New AI Model Outperforms ChatGPT in AGI Benchmark Tests

New AI Model

Scientists at Singapore-based artificial intelligence firm Sapient have announced a new model that shows stronger reasoning abilities than ChatGPT and other leading AI systems. Called the Hierarchical Reasoning Model (HRM), the system is inspired by how the human brain processes information at different speeds and levels.

The HRM uses only 27 million parameters and 1,000 training samples—far fewer than the billions of parameters used in most large language models (LLMs). Despite its smaller scale, it has delivered impressive results in advanced artificial general intelligence (AGI) benchmarks.

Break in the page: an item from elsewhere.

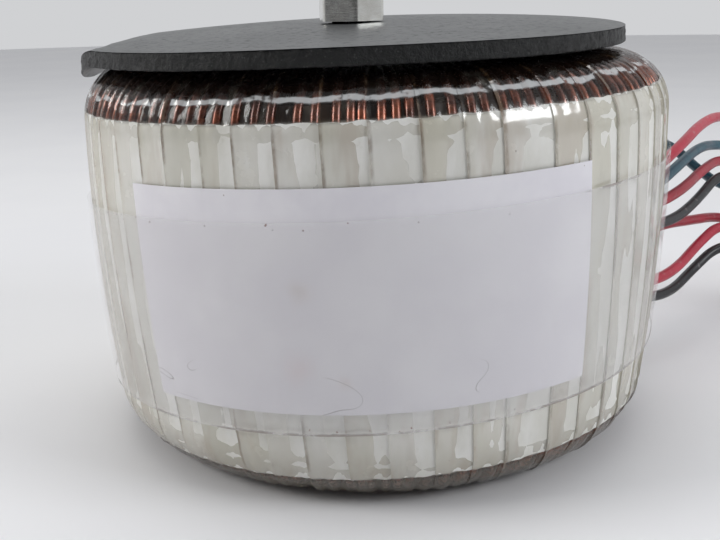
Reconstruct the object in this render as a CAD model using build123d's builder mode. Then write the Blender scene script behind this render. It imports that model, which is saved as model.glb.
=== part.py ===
from build123d import *
import os
from math import cos, radians, sin, tan

# Toroidal mains transformer, in millimetres. +Z is up and the origin is the centre of the foot.
# Azimuths are in degrees from the front (-Y) towards the right (+X).

# Outside of the wound body
body_height = 61.4
foot_radius = 44.5
waist_radius = 47.5
shoulder_radius = 47.5
shoulder_corner = 9.0
foot_corner = 9.5
hole_radius = 15.0
hole_corner = 6.0
least_corner = 1.0
crown_rise = 0.9

# Clear wrap tape: strips that lean and overlap like shingles
strip_count = 54
strip_lean = 2.9
strip_lap = 0.25
lap_width = 0.45
wrap_build = 0.9
wrap_start = 140.0
end_slit = 0.2

# White backing band under the wrap
band_thickness = 0.4
band_top = 55.3
band_foot = 5.2
band_tilt = 2.1

# Windings, from the outside in
ridge_count = 22
ridge_depth = 0.5
secondary_wire = 1.5
secondary_bore_layers = 2
insulation_build = 0.5
primary_build_side = 2.0
primary_build_end = 3.0
primary_build_bore = 3.0
layer_gap = 0.15
ridge_gap = 0.45
sector_gap = 1.5
sector_start = 115.0

# Core and its caps
cap_wall = 1.3
cap_corner = 1.8
cap_gap = 0.1
cap_joint = 0.2

# Flats that each quarter-round corner and each side is drawn with
wrap_corner_steps = 3
inner_corner_steps = 2
side_steps = 2
sector_steps = 10
core_steps = 30

# Label and cover tape
label_left = -44.0
label_right = 37.6
label_foot = 15.9
label_top = 47.2
label_tilt = 2.3
label_thickness = 0.15
label_steps = 14
tape_left = -95.0
tape_right = 92.0
tape_foot = 12.9
tape_top = 43.0
tape_tilt = 2.9
tape_thickness = 0.1
tape_steps = 24
sheet_rows = 4
stick_gap = 0.12

# Rubber pad and bolt
pad_thickness = 2.4
pad_radius = 44.4
pad_shift = -3.7
pad_droop_side = 1.65
pad_droop_front = 0.85
pad_fold_start = 41.0
pad_fold_drop = 3.2
pad_tilt = 1.6
pad_tilt_towards = -35.0
pad_hole_radius = 3.6
pad_snips = 30
pad_stations = [0, 0.45, 0.77, 0.875, 1]
pad_rest_step = 10
pad_trim = [0.3, 0.9, 0.2, -0.5, 0.4, 0.7, -0.3, 0.3, 0.8, -0.2, -0.6, 0.5]
bolt_across_flats = 10.0
bolt_face_diameter = 9.5
bolt_head_height = 4.0
bolt_shank_radius = 3.0
bolt_length = 60.0
bolt_thread_radius = 2.8
bolt_thread_length = 18.0
bolt_turn = 21.0
bolt_tip_chamfer = 0.8
head_chamfer = 30.0

# Flexible leads
lead_diameter = 2.1
lead_sides = 4
lead_hole_gap = 0.25
tip_diameter = 1.2
tip_length = 8.0
seat_gap = 0.1

mid_height = body_height / 2


def spot(azimuth, radius, height):
    """Point at an azimuth from the front, a radius and a height."""
    return Vector(radius * sin(radians(azimuth)), -radius * cos(radians(azimuth)), height)


def side_radius(height):
    """Radius of the barrelled outer side, carried down to the table and up to the top."""
    up = height / body_height
    foot = foot_radius * (1 - up) * (1 - 2 * up)
    shoulder = shoulder_radius * up * (2 * up - 1)
    return foot + 4 * waist_radius * up * (1 - up) + shoulder


def quarter_round(r, z, radius, start, steps):
    """Points round a corner about its centre, anticlockwise from a start angle."""
    turns = [radians(start + 90 * step / steps) for step in range(steps + 1)]
    return [(r + radius * cos(turn), z + radius * sin(turn)) for turn in turns]


# Each layer is given as its insets at the side, the ends and the bore.
def inward(layer, side, end, bore):
    """A layer's insets, each taken further in."""
    return (layer[0] + side, layer[1] + end, layer[2] + bore)


def side_outline(layer, steps):
    """A layer's outline from the foot, up the outer side, to the top."""
    side, end, bore = layer
    foot_r = foot_corner - side
    shoulder_r = shoulder_corner - side
    low = end + foot_r
    high = body_height - end - shoulder_r
    foot = quarter_round(side_radius(low) - side - foot_r, low, foot_r, -90, steps)
    shoulder = quarter_round(side_radius(high) - side - shoulder_r, high, shoulder_r, 0, steps)
    heights = [low + (high - low) * step / side_steps for step in range(1, side_steps)]
    return foot + [(side_radius(z) - side, z) for z in heights] + shoulder


def layer_outline(layer, steps=inner_corner_steps):
    """A layer's whole outline: the side, then across the top, down the hole and back."""
    side, end, bore = layer
    inner = hole_radius + bore
    corner = max(hole_corner - bore, least_corner)
    top = body_height + crown_rise - end
    hole = [(inner + corner, top), (inner, top - corner), (inner, end + corner), (inner + corner, end)]
    return side_outline(layer, steps) + hole


def loop_at(outline, azimuth, lean=0.0):
    """An outline's points on a plane through the axis at an azimuth, leaning back by an angle."""
    outward = spot(azimuth, 1, 0)
    along = spot(azimuth + 90, 1, 0) * tan(radians(lean))
    return [outward * r - along * (z - mid_height) + Vector(0, 0, z) for r, z in outline]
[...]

Strong Results in ARC-AGI Benchmarks

In the widely recognized ARC-AGI benchmark tests, HRM scored 40.3% in ARC-AGI-1, outperforming OpenAI’s 03-mini-high (34.5%), Anthropic Claude 3.7 (21.2%), and DeepSeek R1 (15.8%). In the tougher ARC-AGI-2 test, HRM achieved 5%, a score that also exceeded its competitors.

Unlike traditional LLMs that rely on “chain-of-thought” reasoning, HRM performs reasoning in a single forward pass. It combines two modules: a high-level planner for abstract thinking and a low-level processor for quick calculations, mirroring how different parts of the brain handle planning and fast reactions.

Smarter Problem-Solving Approach

HRM also uses “iterative refinement,” starting with a rough solution and improving it through short bursts of reasoning. This approach allowed the model to solve Sudoku puzzles and find paths through mazes—tasks where most LLMs usually struggle.

Caution and Verification

The findings were published on the arXiv preprint server and have not yet been peer-reviewed. Independent researchers from the ARC-AGI benchmark team confirmed the model’s results but suggested that its strong performance may be linked to a specific refinement process during training rather than the hierarchical design itself.

Even with these questions, HRM highlights a potential new direction for AI research, showing that smaller and more efficient models can compete with much larger systems when it comes to reasoning and problem-solving.